Bruce Ellsworth, Director of Fibrosis Discovery Chemistry at Bristol-Myers Squibb, will deliver a seminar entitled, "GPCR Agonists for the Treatment of Diabetes; Synthesis Facilitates Drug Discovery." Hosted by Keith Woerpel.
Bio: Bruce A. Ellsworth, Ph.D.
B.S, Chemistry, SUNY-Oswego, 1987
Ph.D., Organic Chemistry, UC Berkeley (Paul A. Bartlett), 1996
Postdoctoral appointment, UC Irvine (Scott Rychnovsky), 1998
Staff Biochemist, Bethesda Research Labs, Gaithersburg, MD 1987 – 1988
Synthesis Chemist, Applied Biosystems, Foster City, CA 1988-1991
Bristol-Myers Squibb Research and Development, Princeton, NJ, 1998 – present
Director, Head of Fibrotic Diseases Discovery Chemistry
Bruce was raised in upstate NY, and completed undergraduate studies in Chemistry at SUNY-Oswego in 1987. Upon graduation, Bruce worked at Bethesda Research Labs (BRL) as a Staff Biochemist synthesizing biotinylated nucleotides for non-radioactive detection of DNA. In 1988, Bruce moved to California to work for Applied Biosystems, Inc. (ABI) as a Synthesis Chemist, synthesizing DNA monomers and oligomers for automated DNA synthesis and sequencing. It was an exciting time in the field of DNA synthesis and sequencing, being at the early stages of the human genome project that relied heavily on the sequencing technology developed at ABI.

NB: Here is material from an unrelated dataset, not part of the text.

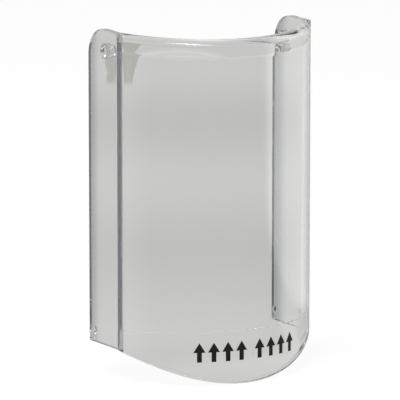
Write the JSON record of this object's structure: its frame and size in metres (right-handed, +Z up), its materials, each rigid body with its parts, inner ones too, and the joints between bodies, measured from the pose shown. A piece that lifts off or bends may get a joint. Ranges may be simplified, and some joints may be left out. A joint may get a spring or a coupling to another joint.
{
  "type": "hinged protective cover",
  "caption": "Clear polycarbonate lift-up cover with a bowed front, flat eared sides and hinge pegs that turn in side bushes.",
  "frame": {"origin": "middle of the closed cover's outline seen from above, level with the lowest point of the lift lip", "axes": "+Z up, the bowed front faces -Y and the open back +Y, +X to the right of someone facing the front"},
  "size_m": [0.0872, 0.0474, 0.1368],
  "materials": {
    "clear_polycarbonate": "clear polycarbonate, polished",
    "clear_bush": "clear moulded polycarbonate",
    "black_ink": "black screen-print ink"
  },
  "bodies": {
    "bushes": {"left_pivot_bush": "clear_bush", "right_pivot_bush": "clear_bush"},
    "cover": {"front_panel": "clear_polycarbonate", "left_side_panel": "clear_polycarbonate", "right_side_panel": "clear_polycarbonate", "left_hinge_peg": "clear_polycarbonate", "right_hinge_peg": "clear_polycarbonate", "left_catch_pip": "clear_polycarbonate", "right_catch_pip": "clear_polycarbonate", "printed_lift_arrows": "black_ink"}
  },
  "joints": [
    {"name": "cover_hinge", "type": "hinge", "parent": "bushes", "child": "cover", "pos_m": [0, 0.01365, 0.128], "axis": [-1, 0, 0], "range_deg": [0, 95]}
  ]
}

In 1991, Bruce returned to academics to obtain a Ph.D. degree under the supervision of Paul A. Bartlett at the University of California at Berkeley. He synthesized phosphorus-containing dipeptide analogs as potent inhibitors of bacterial D-Ala-D-Ala ligases (collaboration with Chris Walsh, Harvard), an enzyme that is implicated in resistance to antibiotics. He also made progress toward a designed taxol mimetic.
In 1996, Bruce moved to the University of California at Irvine and the laboratories of Scott Rychnovsky where he engaged in Prins methodology to form tetrahydropyrans, and studied a Mukaiyama-Prins cascade toward the synthesis of the natural product, phorboxazole.
In 1998, Bruce moved to BMS Metabolic Disease Discovery Chemistry, where he worked in both discovery and development (as a member of both Discovery Chemistry and Process Chemistry departments) on the SGLT2 project for the treatment of diabetes, which produced three clinical compounds. He is a co-inventor of dapagliflozin (Farxiga®), which has now gained regulatory approval around the world. He was awarded a Thomas Alva Edison Patent Award in 2009 in recognition of his contributions to this project.
He is currently leading the Chemistry department that is focused on Fibrotic Diseases such as lung and liver diseases. He has previously served as Discovery Working Group co-chair for programs that have advanced development candidates; his work in Discovery Chemistry has spanned many projects for the treatment of diabetes, obesity and, most recently, fibrosis, as well as collaborations with other departments in Immunology and Oncology. He is listed as inventor on >20 published patents and patent applications, and is co-author on >20 publications.